Las siete plagas

–Pero, ¿tú ta loca?

No fue una frase dicha en voz alta, fue un grito que llamó la atención de todos los que estábamos cerca.

Cuando una no tiene otra cosa que hacer que esperar a que toque tu turno de la mamografía, una intenta distraerse. Para ello hay diferentes estrategias, algunas de las cuales ya he compartido con ustedes. Esta vez, hice dos sudokus en mi aipad, leí el correo nuevo, contesté mensajes, presté atención a zapatos y zapatillas, entré a feibú, contribuí con un viejo recuerdo en la página “tú no eres de Canet si no…”, volví a hacer sudokus y así sucesivamente, sin lograr que se cumpliera mi deseo de ser llamada para la prueba. Por eso, cuando el grito de mi vecina me sacó de mi aburrimiento, giré la cabeza hacia donde ella estaba y vi que hablaba con alguien a través de un teléfono móvil.

La ciudadana era bien parecida. Indiecita. De pelo tratado y teñido de rubio, llevaba puesto un suéter corto que en vez de mostrar la piel de su abdomen, mostraba una faja. Como estábamos en una clínica, quise pensar que la llevaba “recetada”, aunque bien pudiera ser para contener volúmenes y acentuar curvas, con bastante buen resultado para gustos poco austeros. Calzaba unas plataformas de vértigo y tenía todas las uñas –de las manos y los pies– con unos dibujos que podrían competir con el MAM. Su teléfono móvil era inteligente y de marca vegetal. Digamos pues que “estaba en la papa”.

– ¡Te digo que ni loca venga pa cá!
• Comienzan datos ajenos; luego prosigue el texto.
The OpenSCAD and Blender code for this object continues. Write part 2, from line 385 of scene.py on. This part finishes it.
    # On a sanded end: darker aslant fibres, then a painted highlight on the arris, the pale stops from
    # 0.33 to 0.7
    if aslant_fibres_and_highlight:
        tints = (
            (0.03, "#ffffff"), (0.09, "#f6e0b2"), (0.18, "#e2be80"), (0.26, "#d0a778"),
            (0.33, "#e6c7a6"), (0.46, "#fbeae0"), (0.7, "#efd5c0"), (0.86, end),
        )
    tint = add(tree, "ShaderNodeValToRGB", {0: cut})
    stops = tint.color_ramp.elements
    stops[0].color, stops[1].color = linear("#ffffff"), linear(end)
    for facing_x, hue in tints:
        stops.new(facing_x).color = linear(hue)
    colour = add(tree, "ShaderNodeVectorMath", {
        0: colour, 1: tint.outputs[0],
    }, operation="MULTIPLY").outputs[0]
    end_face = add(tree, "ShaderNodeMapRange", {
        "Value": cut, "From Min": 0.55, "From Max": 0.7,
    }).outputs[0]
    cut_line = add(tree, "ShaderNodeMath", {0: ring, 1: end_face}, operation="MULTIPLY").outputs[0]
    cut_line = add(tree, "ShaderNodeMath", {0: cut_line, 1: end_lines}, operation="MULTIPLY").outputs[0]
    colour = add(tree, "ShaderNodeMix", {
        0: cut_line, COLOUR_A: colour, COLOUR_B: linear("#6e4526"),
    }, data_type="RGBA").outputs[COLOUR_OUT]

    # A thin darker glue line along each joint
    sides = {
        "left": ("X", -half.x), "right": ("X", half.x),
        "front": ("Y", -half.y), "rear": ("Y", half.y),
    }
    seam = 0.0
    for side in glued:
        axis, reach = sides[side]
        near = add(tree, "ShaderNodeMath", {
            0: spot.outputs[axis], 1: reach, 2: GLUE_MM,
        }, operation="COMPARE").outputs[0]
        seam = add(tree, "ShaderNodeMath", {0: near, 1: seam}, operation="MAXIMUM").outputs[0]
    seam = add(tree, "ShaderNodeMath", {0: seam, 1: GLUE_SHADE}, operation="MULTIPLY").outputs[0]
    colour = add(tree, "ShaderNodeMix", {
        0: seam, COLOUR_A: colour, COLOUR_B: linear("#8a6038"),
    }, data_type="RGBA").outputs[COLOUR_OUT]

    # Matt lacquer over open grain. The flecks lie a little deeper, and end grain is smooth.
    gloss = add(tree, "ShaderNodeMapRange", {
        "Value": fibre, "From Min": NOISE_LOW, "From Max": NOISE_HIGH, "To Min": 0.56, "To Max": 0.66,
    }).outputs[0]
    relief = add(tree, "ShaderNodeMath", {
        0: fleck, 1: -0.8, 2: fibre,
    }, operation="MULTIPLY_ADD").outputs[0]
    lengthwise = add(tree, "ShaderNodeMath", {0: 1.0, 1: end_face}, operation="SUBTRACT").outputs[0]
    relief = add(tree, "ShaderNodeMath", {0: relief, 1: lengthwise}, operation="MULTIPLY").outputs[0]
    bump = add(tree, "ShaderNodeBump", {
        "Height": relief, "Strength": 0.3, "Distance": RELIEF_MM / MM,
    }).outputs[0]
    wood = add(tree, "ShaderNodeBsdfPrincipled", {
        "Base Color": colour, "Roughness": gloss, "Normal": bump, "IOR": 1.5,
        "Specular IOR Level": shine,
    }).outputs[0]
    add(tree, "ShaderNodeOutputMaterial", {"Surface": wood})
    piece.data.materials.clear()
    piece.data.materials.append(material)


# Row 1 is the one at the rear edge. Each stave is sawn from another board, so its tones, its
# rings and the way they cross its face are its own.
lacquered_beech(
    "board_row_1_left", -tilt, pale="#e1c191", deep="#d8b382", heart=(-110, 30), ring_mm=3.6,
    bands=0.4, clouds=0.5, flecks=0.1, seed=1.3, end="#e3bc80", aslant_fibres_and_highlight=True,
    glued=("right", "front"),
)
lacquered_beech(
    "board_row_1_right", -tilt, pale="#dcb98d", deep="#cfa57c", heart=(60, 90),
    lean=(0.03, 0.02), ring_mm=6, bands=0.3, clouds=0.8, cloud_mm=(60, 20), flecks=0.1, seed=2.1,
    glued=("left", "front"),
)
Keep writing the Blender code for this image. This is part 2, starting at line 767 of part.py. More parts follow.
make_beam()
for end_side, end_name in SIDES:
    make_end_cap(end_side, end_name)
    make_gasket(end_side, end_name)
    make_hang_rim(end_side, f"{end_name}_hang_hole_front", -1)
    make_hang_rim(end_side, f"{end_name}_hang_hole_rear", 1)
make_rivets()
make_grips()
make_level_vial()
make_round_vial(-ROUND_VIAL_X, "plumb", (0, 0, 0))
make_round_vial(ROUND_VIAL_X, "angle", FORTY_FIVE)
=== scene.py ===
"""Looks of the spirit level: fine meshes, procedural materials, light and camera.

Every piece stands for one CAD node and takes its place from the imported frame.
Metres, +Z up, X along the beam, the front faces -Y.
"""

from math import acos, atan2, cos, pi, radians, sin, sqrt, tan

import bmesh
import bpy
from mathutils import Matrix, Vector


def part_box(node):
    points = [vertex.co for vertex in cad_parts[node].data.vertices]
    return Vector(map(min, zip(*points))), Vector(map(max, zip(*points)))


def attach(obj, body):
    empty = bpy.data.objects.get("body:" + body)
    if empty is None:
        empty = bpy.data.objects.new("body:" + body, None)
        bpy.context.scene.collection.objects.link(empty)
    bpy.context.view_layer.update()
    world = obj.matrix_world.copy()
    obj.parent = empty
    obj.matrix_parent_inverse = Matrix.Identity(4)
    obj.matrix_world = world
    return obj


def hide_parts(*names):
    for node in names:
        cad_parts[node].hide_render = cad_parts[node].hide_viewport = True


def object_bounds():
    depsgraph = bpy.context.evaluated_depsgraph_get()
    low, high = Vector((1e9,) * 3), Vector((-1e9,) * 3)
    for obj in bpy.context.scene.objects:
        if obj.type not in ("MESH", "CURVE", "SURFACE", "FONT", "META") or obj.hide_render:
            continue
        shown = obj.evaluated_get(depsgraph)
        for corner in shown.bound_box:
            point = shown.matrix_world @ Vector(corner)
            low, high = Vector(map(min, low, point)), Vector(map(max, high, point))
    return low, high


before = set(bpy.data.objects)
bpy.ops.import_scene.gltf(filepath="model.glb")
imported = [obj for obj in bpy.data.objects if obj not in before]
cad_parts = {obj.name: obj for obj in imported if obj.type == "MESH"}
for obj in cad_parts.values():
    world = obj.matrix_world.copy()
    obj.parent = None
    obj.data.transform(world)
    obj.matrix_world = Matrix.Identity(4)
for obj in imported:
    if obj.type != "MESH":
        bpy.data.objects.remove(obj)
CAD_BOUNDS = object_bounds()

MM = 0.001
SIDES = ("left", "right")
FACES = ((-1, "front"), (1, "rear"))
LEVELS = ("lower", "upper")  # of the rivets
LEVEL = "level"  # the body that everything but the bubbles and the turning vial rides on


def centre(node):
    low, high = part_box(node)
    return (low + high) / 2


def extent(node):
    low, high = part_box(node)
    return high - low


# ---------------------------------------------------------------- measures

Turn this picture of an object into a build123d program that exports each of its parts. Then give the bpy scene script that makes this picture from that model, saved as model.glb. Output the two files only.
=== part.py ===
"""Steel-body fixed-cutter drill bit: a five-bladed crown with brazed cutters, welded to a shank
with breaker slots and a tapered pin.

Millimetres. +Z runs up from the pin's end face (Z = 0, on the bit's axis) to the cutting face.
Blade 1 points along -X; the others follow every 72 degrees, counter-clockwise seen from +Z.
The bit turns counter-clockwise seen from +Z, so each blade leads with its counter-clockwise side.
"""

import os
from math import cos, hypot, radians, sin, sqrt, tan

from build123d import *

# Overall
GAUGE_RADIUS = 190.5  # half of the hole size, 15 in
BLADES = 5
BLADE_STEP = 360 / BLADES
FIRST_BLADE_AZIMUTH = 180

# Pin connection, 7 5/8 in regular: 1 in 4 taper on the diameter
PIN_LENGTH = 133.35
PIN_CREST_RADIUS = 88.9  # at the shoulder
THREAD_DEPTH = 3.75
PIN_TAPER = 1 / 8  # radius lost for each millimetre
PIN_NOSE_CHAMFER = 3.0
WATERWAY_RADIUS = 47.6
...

No gate tu cuartos en un pasaje pa encontrarte con un paí hecho una mierda,–dijo de un tirón, sin cortarse por decir en alto palabras vulgares, al tiempo que le comentaba a su compañero –e Rosita, que dique quiere venir a pasarse un mes en casa de mamá.

–Dile de la Chikun, –agregó el hombre.

– ¡Chacha!, aquí to el mundaso etá con la Chikun que dique lo tranmite un moquito, pero que no e verdá, si lo sabré yo, que son lo americano que etán hasiendo eperimento con nosotros, lo pobre negrito. Eso e dolor en to el cuerpo, que uno tiene que arratrarse y una piquiña que no se quita con na.

–Y dile que ahora, lo moquito, tranmiten otra vaina también.

–Rosita, eto ta jodio. ¿Y tú no ha oído del Ebola que di que viene pa ca? Esa e una enfermedá que disque se le caen a uno lo pedaso de carne, como la lepra.

–Y la delincuencia –añadió el compañero–, dile como ta la calle, lo ladrone difrasao de polisia…

–Y to lleno de haitiano cagándose por to lo lao y limpiándose el fuiche delante de to el mundo, que salió en el Feibú y yo lo vi. ¡Chacha, tú no te imagina! Esto e monte y cacata.

–Dile de Polín, que se dejó de Amarilis disque porque salió con sida.

–Ya tú oite. Pero eso no e na. La Ersira no se puede dar la diálisi porque ya gató to lo que da el seguro y el hijo suyo se bebió lo cuarto que ella tenía ahorrado y ahora no pueden pagar el tratamiento privado y ella no quiere ir a un hospital público. ¡Se va morir! Ya se le etán jinchando lo pie.

–¡Josefa Pérez! Llamó una enfermera con un expediente en la mano.

–¡Adió mija! Te llamo cuando salga, que me llamán pa la sono.

La ciudadana se fue hacia la puerta del consultorio moviéndose acompasadamente y seguida por su acompañante, mientras que los que quedamos esperando nuestro turno, estábamos hundidos en la angustia y la depresión. Me levanté, aun corriendo el riesgo de que me llamaran para el estudio, y salí a respirar aire caliente, mientras evocaba el amanecer en Jarabacoa,–técnica de limpieza de pensamiento. Hasta pude oír algunos pajaritos que me distrajeron de las siete plagas.

Eso sí, a la ciudadana, la sono debió salirle toda negra.